Re-positioning traditional Sri Lankan arts and crafts – Batik & Beeralu
Sri Lanka is rich in traditions and creativity – for centuries, we have been nurtured in an atmosphere of lovingly crafted art, be it in carved stone, wood, or pottery. As time progressed, many other art forms have been added, making the national heritage of arts and crafts broader than before.
In modern times, these arts and crafts have taken a back seat for various reasons although valiant efforts have indeed been made to revive them. Batik is one such art that has been revived and brought back into the fold of high fashion – a few innovative Sri Lankan designers can take the credit for this achievement. Today, batik silk saris and blouses fetch top prices and can be seen on the fashionable pack at any given time.
Ancient arts of Beeralu & lace –
As a traditional Sri Lankan Arts and crafts, The beautiful art of beeralu and lace making has also been included in such a revival. Beeralu saris, cushion covers, and table runners have become trendy everyday items. Yet, for most others, revival must come hand in hand with making the society aware of the beauty and the elegance of traditional arts and crafts.
There are many such opportunities and not all of them need to be painfully expensive fashion endeavours only the rich can aspire to. Incorporating them into everyday life and increasing or enhancing their usage would no doubt heighten the awareness generated of their existence and relevance.
Traditional crafts get pride of place –
We this at work in India – Indian saris or traditional arts and crafts are given the pride of place in most fashionable activities. There are stories built and created around the products that enhance their unique placement and identity. Looking for traditional silk saris on an Indian sari website is like learning about the hues, traditions, and the enchanting stories behind each creation. It takes you on a journey of discovery and such beauty that you feel it just by buying one and draping it around you.
The traditional industries typically have many stories to tell. They are enriched with history and rich with anecdotes of wisdom and identity. Reviving them the right way is also sharing our heritage with our children who are typically occupied with electronic gadgetry and wired to connect with each other or the rest of the world. Taking them and getting them involved with the traditional industries can only empower them with their own unique stamp of identity, enabling them to be set apart from the rest of the ‘clones’.
Relaunching the traditional wares –
There are so many ways in which we can bring life back to our traditional industries and it doesn’t have to be the job of the experts. It can be a national effort shared by many. With social media at hand, a world out there every ready marketplace, reviving and placing them in their own unique slot in the face of the world, can open many doors to new markets.
Let’s look beyond the current positioning’s –
To do this, we need to look beyond the traditional Sri Lankan elephants and souvenirs being sold to tourists concept. We need to be able to relook at the traditional products we have and then reevaluate how we can incorporate them in various ways. For example, Sri Lankan food is such a global hit and Sri Lankan chefs have brought our dishes to the world’s culinary stage. How can we make use of such opportunities to highlight the cooking utensils, the traditional curry powders, and other relevant items that make Sri Lankan food such a hit – we need change our way of thinking and apply new knowledge to these aspects.

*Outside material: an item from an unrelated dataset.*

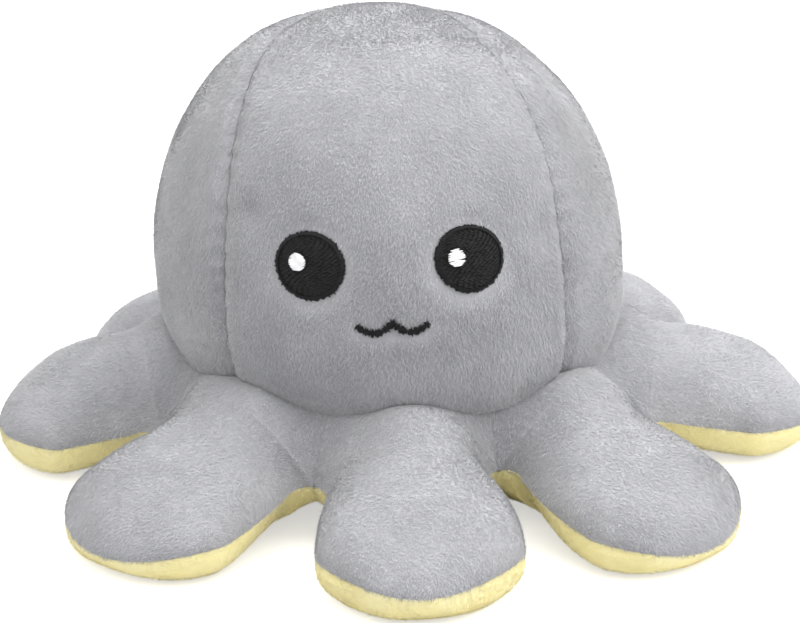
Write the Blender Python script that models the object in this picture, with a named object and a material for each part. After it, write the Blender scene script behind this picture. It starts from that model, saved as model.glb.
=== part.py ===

Bringing traditional products and arts and crafts to the modern-day stage –
Can be done and has been done before. In the developed world, a top dollar is always paid to handcrafted items – the thinking is that what is crafted by the human hand is a labour of love and is worth the price. We have so many handcrafted items in our traditional product range. Can we highlight them better, placing them in the right setting so that they can be brought out for their exceptional beauty and grace?
All over the world, the traditional is becoming fashionable again
Because tradition often means an identity. With a rich heritage, one we love to talk about, we can and must be able to bring it out on to the world stage and showcase them better.